Boris Johnson’s Covid inquiry evidence: key takeaways on day two

  • Denied he considered a strategy of ‘letting [Covid] rip’ in autumn of 2020.

  • Said his government’s position was to ‘save human life at all ages’.

  • Argued perception of lockdown parties in Downing Street was ‘million miles’ from the truth.

  • Defended use of inflammatory language, saying he wanted people to feel they could ‘speak freely’.

  • Conceded senior adviser described meal subsidy scheme as ‘Eat Out to Help the Virus’ in 2020.

Johnson, along with Prime Minister Rishi Sunak, was fined by the police after he breached lockdown curbs by hosting a birthday party in June 2020.

Sunak, who was chancellor when the pandemic began, will appear before the inquiry on Monday.

In recent weeks, former top officials have made damaging claims about Johnson’s leadership in evidence to the inquiry, which has also seen a series of inflammatory comments allegedly made by the former premier.

In diary entries from August and October 2020, Sir Patrick Vallance, the ex-chief scientific adviser, said Johnson had suggested that elderly people, who had “had a good innings”, should “accept their fate”. Vallance added that Johnson argued for a “let the virus rip” approach in meetings.

Last month, Lord Eddie Lister, former chief strategic adviser, told the inquiry that Johnson said he would rather “let the bodies pile high” than impose another lockdown in September 2020.

Asked about his use of language, Johnson on Thursday apologised for any “hurt and offence” but said he “wanted to represent the layman to get an answer that was intelligible”.

“I wanted everybody in the room to feel that they can also speak freely”, he added.

Johnson hit out at Hugo Keith KC, lead counsel for the inquiry, accusing him of quoting from “accounts that you have culled from people’s jottings from meetings that I’ve been in”.

He said his government’s position was “that we had to save human life at all ages”.

“If you look at what we actually did, we went into lockdown as soon as we could for the first time round,” Johnson said, in a reference to his announcement on March 23 2020 of a UK shutdown. “And we sensibly went for a regional approach when the disease picked up again, and then again went into lockdown on October 30-31.”

On Wednesday, Johnson admitted that his government “vastly underestimated” the infectiousness and lethality of Covid-19 and displayed “incoherence” in early 2020.

The inquiry is examining the government’s response to Covid-19, including the UK’s preparedness when the disease struck in 2020 and senior decision-making.
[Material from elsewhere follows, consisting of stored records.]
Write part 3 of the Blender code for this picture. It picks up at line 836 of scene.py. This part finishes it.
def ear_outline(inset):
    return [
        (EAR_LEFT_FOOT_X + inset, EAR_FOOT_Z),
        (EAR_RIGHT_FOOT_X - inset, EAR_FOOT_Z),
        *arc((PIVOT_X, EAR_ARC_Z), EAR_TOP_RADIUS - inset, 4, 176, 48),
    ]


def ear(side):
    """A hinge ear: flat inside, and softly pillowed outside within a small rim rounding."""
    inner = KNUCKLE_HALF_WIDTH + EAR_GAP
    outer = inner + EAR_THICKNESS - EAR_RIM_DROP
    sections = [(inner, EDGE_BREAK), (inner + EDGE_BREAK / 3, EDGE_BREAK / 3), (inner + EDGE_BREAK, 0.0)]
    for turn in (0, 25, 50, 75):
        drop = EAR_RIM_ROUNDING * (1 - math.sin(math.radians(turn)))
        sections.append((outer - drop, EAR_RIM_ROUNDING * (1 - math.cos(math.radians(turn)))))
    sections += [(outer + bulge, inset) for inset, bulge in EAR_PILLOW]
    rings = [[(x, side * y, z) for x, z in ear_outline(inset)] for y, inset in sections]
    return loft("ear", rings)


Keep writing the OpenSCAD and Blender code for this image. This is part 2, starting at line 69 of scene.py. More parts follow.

It is due to run until the summer of 2026.

Earlier on Thursday, Johnson said Sunak’s flagship meal subsidy scheme in the summer of 2020 had not been presented to him as “a gamble” that would lead to a rise in Covid cases.

He suggested launching the “Eat Out to Help Out” scheme was a logical move after relaxing curbs that allowed the hospitality industry to reopen after the first lockdown.

But Johnson admitted that he had heard Professor Chris Whitty, England’s chief medical officer, describe it as “Eat Out to Help Out the Virus” in September 2020.

The programme, which subsidised meals in restaurants in the summer of 2020, has been blamed for increasing Covid transmission rates.

Johnson said: “[Whitty] looked at me meaningfully, and I thought: ‘That’s funny because I don’t remember this being something that had previously seemed to attract objection’.”

But Johnson said he had not perceived the scheme as a “gamble”, adding: “It certainly wasn’t presented to me as such, nor am I confident that there is very substantial evidence that it did indeed add to the [reproduction number] R.

According to estimates from the Treasury, 100mn meals were eaten at an interim taxpayer cost of £522mn by the end of August 2020.

The inquiry has heard how senior scientific advisers were not consulted before Eat Out to Help Out was introduced. Johnson said on Thursday that he “thought that Chris and Patrick must have known”, referring to Whitty and Vallance.

Johnson added that he could not “understand how something as well publicised as [the scheme] could have been smuggled past the scientific advice, I don’t see how that could have happened”.